> **The exercise**:
Repeat the lines of the data that follow, please, starting at the first and stopping after the one with "FLASH_PATCHINESS = 0.5".

> **Data**:
+-------+

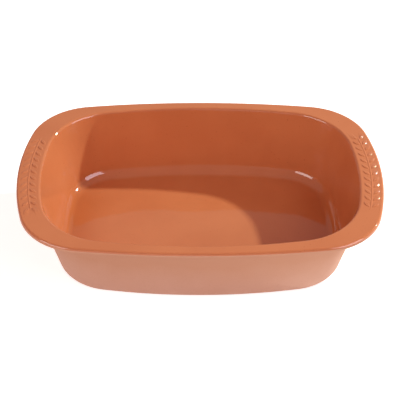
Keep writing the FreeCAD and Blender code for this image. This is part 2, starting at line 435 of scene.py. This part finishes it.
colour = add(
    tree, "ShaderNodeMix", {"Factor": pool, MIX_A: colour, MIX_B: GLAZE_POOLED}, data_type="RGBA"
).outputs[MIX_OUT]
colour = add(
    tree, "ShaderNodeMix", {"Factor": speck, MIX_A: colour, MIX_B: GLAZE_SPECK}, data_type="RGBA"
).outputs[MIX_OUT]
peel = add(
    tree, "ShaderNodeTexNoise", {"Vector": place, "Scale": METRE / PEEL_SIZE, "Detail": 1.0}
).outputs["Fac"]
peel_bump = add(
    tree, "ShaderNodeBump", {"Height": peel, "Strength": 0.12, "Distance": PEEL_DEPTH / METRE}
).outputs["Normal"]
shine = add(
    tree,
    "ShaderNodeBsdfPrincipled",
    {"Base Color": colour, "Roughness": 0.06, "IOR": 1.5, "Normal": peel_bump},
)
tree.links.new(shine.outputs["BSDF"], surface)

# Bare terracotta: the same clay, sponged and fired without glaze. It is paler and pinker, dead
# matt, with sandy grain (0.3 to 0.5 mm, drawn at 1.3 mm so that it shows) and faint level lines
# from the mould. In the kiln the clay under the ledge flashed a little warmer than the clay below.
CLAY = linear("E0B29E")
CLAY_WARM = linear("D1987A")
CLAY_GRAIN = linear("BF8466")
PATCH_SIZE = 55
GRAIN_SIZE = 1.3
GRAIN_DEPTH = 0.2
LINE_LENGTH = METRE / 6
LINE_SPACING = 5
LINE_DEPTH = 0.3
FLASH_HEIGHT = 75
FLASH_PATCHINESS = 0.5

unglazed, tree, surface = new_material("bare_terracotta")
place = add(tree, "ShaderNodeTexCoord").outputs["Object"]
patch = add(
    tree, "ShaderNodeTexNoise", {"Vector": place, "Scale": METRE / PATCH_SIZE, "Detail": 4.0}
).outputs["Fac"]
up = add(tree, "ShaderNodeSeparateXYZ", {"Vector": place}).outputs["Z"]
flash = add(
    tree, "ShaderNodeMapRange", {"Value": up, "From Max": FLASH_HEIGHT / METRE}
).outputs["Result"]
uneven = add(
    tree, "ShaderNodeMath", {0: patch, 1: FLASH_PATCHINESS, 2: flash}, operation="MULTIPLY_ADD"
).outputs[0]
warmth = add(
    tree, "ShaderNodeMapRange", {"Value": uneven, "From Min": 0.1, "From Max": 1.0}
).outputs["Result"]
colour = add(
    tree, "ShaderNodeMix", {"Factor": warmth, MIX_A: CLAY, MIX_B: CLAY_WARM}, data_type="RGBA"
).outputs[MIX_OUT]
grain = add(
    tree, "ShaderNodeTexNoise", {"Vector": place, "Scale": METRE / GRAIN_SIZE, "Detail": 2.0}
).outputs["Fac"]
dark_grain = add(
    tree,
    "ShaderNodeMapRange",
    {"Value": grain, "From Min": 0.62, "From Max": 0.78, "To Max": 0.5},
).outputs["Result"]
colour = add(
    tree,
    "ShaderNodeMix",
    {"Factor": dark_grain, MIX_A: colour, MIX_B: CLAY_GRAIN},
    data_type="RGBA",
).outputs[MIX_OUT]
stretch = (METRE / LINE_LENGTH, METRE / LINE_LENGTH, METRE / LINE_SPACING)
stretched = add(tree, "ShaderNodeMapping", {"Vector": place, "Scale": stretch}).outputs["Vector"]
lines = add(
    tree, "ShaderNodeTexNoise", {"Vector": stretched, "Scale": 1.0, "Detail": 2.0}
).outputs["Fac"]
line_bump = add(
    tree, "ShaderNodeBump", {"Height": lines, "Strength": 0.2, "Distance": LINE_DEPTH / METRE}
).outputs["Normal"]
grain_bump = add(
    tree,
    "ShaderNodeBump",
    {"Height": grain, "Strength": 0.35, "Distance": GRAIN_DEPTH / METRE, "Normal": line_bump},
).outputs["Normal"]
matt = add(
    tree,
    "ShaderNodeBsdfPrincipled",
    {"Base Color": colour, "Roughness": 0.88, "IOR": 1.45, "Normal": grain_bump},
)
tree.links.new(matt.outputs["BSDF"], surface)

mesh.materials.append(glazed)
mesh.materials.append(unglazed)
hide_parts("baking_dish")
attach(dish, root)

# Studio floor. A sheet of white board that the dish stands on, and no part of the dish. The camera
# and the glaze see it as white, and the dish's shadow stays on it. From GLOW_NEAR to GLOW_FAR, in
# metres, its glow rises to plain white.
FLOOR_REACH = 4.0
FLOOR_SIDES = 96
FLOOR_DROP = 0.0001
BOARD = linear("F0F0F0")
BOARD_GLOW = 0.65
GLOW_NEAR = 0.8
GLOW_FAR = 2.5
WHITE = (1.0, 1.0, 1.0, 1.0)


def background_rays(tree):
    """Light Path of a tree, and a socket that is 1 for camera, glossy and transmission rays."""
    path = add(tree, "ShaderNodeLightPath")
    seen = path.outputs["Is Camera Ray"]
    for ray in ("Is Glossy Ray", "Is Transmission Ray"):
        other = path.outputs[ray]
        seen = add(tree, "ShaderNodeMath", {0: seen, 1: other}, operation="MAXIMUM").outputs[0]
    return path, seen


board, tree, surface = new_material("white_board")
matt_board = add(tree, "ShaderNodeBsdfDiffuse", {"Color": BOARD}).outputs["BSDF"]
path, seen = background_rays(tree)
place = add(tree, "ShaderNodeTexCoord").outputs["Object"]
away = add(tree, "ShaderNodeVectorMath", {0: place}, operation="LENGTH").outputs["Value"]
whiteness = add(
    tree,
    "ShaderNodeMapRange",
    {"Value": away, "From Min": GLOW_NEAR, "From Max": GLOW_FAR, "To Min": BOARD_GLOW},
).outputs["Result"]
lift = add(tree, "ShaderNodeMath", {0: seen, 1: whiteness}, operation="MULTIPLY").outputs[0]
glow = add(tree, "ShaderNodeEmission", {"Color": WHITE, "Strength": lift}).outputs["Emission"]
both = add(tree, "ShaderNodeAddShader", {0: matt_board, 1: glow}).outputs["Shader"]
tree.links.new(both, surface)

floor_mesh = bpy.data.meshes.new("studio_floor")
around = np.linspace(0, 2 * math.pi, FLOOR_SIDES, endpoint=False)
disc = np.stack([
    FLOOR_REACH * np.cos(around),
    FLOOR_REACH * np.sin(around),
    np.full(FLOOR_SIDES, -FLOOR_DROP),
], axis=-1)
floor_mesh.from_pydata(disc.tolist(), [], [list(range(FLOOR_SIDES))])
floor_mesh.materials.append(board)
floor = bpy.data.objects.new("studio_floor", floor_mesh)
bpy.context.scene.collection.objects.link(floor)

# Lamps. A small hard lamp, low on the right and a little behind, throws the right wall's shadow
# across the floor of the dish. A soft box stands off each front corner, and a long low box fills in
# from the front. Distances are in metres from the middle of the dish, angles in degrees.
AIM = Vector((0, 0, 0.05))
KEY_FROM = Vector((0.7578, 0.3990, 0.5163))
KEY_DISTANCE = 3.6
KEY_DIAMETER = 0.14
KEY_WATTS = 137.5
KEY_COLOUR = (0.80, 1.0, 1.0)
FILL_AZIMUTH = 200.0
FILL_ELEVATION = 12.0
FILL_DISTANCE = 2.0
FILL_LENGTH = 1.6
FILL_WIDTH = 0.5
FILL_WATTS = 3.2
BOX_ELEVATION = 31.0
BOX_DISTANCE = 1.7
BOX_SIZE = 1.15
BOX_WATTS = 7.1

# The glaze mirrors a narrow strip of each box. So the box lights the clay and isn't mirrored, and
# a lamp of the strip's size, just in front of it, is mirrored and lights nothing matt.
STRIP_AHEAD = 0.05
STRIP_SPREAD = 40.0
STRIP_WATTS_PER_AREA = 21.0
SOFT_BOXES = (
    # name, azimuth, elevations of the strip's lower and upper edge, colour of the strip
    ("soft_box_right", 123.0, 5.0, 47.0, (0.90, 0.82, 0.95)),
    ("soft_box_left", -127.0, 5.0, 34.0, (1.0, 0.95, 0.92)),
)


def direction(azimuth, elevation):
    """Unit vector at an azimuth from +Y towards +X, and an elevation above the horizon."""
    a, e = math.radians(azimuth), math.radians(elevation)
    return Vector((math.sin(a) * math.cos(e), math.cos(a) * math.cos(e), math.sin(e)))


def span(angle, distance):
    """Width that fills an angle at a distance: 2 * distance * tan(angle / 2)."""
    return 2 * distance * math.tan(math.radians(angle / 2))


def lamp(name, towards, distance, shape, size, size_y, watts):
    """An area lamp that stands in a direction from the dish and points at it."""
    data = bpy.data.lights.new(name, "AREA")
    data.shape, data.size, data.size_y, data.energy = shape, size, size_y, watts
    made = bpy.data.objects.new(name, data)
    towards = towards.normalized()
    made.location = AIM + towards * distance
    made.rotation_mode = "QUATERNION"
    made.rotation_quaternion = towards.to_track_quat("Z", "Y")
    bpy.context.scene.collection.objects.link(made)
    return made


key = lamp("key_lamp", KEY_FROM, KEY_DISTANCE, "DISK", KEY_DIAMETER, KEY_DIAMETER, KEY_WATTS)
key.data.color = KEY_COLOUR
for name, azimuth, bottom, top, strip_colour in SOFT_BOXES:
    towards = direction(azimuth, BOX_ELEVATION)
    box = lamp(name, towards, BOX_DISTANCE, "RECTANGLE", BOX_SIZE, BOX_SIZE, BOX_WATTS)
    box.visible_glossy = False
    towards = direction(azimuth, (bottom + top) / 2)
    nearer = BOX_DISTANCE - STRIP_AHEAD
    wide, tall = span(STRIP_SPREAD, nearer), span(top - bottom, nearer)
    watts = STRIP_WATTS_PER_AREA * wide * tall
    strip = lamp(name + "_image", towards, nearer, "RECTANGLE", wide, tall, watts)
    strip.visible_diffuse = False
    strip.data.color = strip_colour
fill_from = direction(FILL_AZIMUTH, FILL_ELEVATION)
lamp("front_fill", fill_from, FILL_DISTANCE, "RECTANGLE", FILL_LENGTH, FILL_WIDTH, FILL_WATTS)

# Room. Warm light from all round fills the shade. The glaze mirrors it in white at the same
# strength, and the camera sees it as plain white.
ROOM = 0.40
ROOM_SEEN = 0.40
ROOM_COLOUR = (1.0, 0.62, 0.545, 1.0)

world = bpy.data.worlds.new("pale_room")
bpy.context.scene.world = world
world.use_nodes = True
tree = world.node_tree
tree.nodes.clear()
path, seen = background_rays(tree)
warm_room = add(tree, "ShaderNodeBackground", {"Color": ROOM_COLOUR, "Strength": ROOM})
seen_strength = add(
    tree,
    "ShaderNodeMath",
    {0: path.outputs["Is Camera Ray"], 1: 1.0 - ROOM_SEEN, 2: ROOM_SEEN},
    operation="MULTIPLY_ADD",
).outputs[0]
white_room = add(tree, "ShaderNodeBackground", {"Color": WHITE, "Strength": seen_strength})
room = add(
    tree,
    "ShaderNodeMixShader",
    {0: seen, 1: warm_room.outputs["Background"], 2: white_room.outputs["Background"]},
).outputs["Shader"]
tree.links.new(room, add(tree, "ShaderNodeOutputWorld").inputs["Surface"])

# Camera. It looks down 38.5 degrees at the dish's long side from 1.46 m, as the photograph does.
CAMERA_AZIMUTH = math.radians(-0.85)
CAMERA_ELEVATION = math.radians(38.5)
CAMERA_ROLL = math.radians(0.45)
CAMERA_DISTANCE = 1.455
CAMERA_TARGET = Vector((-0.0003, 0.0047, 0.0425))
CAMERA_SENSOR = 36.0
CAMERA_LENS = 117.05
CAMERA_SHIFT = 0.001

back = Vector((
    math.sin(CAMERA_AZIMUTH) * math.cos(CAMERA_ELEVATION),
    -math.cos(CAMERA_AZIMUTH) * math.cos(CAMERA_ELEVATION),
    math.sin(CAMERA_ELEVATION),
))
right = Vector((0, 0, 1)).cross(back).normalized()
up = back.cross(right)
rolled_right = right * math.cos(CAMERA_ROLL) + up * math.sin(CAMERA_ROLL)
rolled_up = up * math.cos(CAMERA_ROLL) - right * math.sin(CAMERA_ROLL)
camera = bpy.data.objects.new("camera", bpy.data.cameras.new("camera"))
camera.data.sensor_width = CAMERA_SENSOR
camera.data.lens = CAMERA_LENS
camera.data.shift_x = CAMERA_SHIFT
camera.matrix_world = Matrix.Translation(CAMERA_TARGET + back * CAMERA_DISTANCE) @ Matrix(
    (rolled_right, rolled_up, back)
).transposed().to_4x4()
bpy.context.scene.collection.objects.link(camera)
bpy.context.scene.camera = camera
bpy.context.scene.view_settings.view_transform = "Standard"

+-------+

> **Response to this task**:
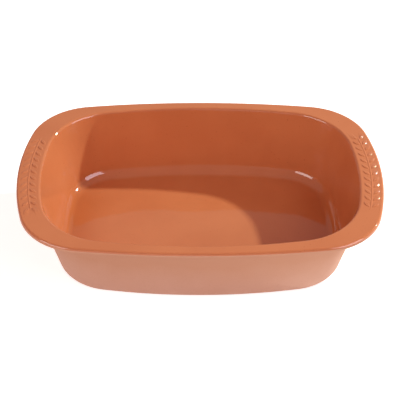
Keep writing the FreeCAD and Blender code for this image. This is part 2, starting at line 435 of scene.py. This part finishes it.
colour = add(
    tree, "ShaderNodeMix", {"Factor": pool, MIX_A: colour, MIX_B: GLAZE_POOLED}, data_type="RGBA"
).outputs[MIX_OUT]
colour = add(
    tree, "ShaderNodeMix", {"Factor": speck, MIX_A: colour, MIX_B: GLAZE_SPECK}, data_type="RGBA"
).outputs[MIX_OUT]
peel = add(
    tree, "ShaderNodeTexNoise", {"Vector": place, "Scale": METRE / PEEL_SIZE, "Detail": 1.0}
).outputs["Fac"]
peel_bump = add(
    tree, "ShaderNodeBump", {"Height": peel, "Strength": 0.12, "Distance": PEEL_DEPTH / METRE}
).outputs["Normal"]
shine = add(
    tree,
    "ShaderNodeBsdfPrincipled",
    {"Base Color": colour, "Roughness": 0.06, "IOR": 1.5, "Normal": peel_bump},
)
tree.links.new(shine.outputs["BSDF"], surface)

# Bare terracotta: the same clay, sponged and fired without glaze. It is paler and pinker, dead
# matt, with sandy grain (0.3 to 0.5 mm, drawn at 1.3 mm so that it shows) and faint level lines
# from the mould. In the kiln the clay under the ledge flashed a little warmer than the clay below.
CLAY = linear("E0B29E")
CLAY_WARM = linear("D1987A")
CLAY_GRAIN = linear("BF8466")
PATCH_SIZE = 55
GRAIN_SIZE = 1.3
GRAIN_DEPTH = 0.2
LINE_LENGTH = METRE / 6
LINE_SPACING = 5
LINE_DEPTH = 0.3
FLASH_HEIGHT = 75
FLASH_PATCHINESS = 0.5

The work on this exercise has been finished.